Reviewed: [July 2021]
Released [2021 Self Released]
Reviewer: Peter Atkinson
For a duo, the Italian combo Coiled Around Thy Spine – very cool band name that unfortunately, for our purposes here, abbreviates as “CATS” – kick up quite a racket on their second album. From The Ashes is brash, loud and bone-rattlingly heavy thanks to the combination of guitarist Sergio Costa’s crashing riffs and frontman Daniele Rosso’s screeching vocals. If bombast is your thing, then look no further.
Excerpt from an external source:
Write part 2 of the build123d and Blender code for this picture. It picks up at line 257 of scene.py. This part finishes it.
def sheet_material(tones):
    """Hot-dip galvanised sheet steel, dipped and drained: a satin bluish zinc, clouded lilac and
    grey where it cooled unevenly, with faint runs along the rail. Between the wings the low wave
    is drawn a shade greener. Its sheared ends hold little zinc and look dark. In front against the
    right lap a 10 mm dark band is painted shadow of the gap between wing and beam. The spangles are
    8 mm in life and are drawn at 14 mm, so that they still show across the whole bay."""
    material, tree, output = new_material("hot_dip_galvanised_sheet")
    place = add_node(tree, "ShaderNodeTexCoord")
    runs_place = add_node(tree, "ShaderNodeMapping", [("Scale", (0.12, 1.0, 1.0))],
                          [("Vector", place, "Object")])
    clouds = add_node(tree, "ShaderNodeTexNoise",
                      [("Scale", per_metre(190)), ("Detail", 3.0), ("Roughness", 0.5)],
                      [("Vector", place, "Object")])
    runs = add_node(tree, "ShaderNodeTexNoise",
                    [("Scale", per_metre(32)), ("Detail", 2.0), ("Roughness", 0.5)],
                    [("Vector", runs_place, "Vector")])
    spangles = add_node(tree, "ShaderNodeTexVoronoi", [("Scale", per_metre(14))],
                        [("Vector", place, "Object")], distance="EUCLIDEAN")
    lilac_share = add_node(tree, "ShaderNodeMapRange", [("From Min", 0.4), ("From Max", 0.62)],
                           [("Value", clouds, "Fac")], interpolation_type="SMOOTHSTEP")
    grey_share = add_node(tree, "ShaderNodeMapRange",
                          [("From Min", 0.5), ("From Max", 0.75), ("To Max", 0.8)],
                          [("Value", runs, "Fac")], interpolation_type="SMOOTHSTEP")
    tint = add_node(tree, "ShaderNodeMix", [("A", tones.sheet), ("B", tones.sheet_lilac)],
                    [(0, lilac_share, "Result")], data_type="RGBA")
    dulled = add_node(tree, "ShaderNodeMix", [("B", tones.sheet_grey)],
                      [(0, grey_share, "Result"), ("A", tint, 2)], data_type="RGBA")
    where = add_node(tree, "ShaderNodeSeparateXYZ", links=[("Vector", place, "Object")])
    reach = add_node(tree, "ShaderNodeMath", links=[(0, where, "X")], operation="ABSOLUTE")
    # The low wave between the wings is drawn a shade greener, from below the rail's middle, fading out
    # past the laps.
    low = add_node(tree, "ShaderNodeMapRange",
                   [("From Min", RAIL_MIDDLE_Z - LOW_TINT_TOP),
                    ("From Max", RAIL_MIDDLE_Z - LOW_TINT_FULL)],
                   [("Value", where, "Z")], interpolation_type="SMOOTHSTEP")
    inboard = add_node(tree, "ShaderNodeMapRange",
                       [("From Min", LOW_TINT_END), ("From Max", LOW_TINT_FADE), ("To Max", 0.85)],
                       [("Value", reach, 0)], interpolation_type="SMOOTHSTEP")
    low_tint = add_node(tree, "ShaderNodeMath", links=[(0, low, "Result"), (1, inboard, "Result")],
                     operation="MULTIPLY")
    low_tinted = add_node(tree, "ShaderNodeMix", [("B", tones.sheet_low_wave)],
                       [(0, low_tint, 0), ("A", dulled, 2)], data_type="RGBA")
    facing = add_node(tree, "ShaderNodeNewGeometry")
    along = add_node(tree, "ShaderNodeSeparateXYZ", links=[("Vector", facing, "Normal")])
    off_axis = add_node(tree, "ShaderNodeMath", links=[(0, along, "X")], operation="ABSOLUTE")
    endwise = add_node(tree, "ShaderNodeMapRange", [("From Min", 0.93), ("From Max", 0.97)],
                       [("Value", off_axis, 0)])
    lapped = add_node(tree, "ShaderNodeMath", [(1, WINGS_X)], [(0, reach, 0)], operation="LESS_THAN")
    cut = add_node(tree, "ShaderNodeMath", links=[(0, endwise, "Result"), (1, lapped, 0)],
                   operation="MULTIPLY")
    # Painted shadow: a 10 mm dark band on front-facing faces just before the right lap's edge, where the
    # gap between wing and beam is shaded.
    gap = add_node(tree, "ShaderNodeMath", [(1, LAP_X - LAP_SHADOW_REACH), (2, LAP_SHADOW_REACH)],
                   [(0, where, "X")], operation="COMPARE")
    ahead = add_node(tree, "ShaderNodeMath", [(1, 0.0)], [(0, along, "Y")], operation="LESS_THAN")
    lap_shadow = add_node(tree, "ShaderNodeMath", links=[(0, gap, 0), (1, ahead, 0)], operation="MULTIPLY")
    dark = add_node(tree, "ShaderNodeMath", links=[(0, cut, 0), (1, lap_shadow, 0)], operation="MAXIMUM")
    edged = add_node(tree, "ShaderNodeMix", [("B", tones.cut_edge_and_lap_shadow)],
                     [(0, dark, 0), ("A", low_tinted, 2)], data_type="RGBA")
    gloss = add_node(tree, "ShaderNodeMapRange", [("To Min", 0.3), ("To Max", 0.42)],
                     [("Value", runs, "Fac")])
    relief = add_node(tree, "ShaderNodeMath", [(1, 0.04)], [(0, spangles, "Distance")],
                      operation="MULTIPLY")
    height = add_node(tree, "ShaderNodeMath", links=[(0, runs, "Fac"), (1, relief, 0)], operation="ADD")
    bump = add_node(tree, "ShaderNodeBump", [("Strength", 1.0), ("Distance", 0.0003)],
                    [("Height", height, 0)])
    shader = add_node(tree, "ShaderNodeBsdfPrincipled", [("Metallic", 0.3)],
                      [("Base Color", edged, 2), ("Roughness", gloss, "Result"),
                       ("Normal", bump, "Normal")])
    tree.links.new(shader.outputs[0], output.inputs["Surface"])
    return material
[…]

CATS’ sounds recalls the melodic death metal of Children Of Bodom – especially in Rosso’s upper register delivery, which eerily echoes that of the late Alexi Laiho – with some groovy twists, occasional black metal sprints and orchestral dalliances, and the tech-deathy agility of Costa, who also handles bass and did the mixing and mastering. From The Ashes picks things up where the pair left off on their 2018 debut Shades and makes it all bigger, bolder and, as noted above, more thunderous.
CATS are at their best when they are going full-tilt. The opening salvo of “Paracosm,” “Back To The Dark Dimension” and “Breath Of Existence” are redolent with taut, feisty riffs, crunching hooks and Gene Hoglan-like rivet-gun pacing from a drummer of unknown origin – no one is credited, so they may well have been programmed. The stampeding “Survival Instinct” and the post-Heartwork Carcass-like, blast-beat punctuated “Red Rising Sun” get things going again with gusto after the album slows a bit midway and the title track follows by delivering the album’s heaviest grooves.
The more classic metal-minded “Graveyard Of Thoughts,” which breaks up the momentum of the opening tracks, seems a bit bland by comparison, and the proggy meanderings of “Burning Souls” that comes right after drag on for too long – nearly nine minutes – despite some cool, late-period Death motifs. Better is the duo’s actual cover of a late-period Death tune to close the album out.
Their remake of “Bite The Pain” from Sound of Perseverance adds some extra heft to the original, but not at the expense of its technical finesse. And, oddly enough, despite the comparatively lackluster “Graveyard Of Thoughts,” CATS’ cover of Loudness’ “Like Hell” as the album’s penultimate tune is also one of its finer moments, capturing the classic metal catchiness in its ear-worm chorus while once again beefing up its delivery. Both combine for an especially strong finish to an already rock solid album that packs a punch and then some.